* START *

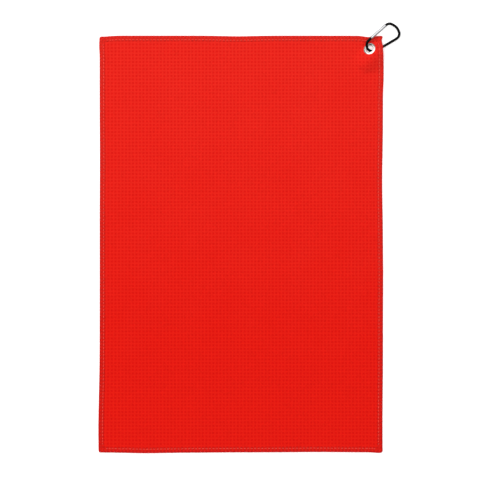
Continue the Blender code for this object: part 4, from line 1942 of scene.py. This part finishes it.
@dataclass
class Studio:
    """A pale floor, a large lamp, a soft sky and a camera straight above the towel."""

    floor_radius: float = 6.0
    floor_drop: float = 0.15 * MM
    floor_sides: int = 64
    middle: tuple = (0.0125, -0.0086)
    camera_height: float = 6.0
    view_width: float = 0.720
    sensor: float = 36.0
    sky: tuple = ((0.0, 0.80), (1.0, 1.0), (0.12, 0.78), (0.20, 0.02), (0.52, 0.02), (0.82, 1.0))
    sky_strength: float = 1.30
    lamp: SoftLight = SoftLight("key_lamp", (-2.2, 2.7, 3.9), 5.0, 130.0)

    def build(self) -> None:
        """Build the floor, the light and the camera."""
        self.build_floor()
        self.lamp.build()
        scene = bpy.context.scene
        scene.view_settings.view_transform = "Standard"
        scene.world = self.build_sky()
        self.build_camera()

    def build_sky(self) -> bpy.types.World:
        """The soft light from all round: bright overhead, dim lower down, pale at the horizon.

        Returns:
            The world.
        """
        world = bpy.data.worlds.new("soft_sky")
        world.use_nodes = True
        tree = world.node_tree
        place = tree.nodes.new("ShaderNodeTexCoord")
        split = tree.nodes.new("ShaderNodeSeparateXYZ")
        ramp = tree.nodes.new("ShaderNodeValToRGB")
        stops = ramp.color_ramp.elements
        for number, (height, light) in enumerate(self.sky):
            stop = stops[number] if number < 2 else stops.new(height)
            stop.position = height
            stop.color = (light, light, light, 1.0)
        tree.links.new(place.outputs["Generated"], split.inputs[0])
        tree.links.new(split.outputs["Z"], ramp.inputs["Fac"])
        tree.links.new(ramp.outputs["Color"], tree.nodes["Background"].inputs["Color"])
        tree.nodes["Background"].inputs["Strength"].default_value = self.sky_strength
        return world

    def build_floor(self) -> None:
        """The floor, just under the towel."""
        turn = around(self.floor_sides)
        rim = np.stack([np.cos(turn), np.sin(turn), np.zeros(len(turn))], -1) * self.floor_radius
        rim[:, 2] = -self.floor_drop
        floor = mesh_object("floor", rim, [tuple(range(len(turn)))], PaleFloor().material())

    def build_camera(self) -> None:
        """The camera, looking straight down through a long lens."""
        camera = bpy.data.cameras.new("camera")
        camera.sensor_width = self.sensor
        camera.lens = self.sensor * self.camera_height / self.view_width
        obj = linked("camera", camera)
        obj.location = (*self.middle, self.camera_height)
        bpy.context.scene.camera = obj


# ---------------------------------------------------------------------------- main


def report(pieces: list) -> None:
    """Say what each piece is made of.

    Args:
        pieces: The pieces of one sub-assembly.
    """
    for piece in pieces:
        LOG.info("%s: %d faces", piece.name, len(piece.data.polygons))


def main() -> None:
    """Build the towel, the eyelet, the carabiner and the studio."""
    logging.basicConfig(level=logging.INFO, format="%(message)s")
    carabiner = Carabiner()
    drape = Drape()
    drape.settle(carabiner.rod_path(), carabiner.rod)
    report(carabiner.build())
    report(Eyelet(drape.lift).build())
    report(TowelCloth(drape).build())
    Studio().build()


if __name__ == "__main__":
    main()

* END *

JOB:
Using the data above, restate word for word the lines from its opening line through the line that contains "pale floor, a", and no more.

RESULT FOR THIS TASK:
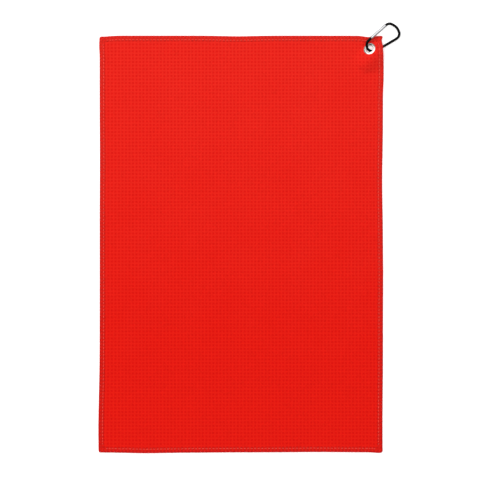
Continue the Blender code for this object: part 4, from line 1942 of scene.py. This part finishes it.
@dataclass
class Studio:
    """A pale floor, a large lamp, a soft sky and a camera straight above the towel."""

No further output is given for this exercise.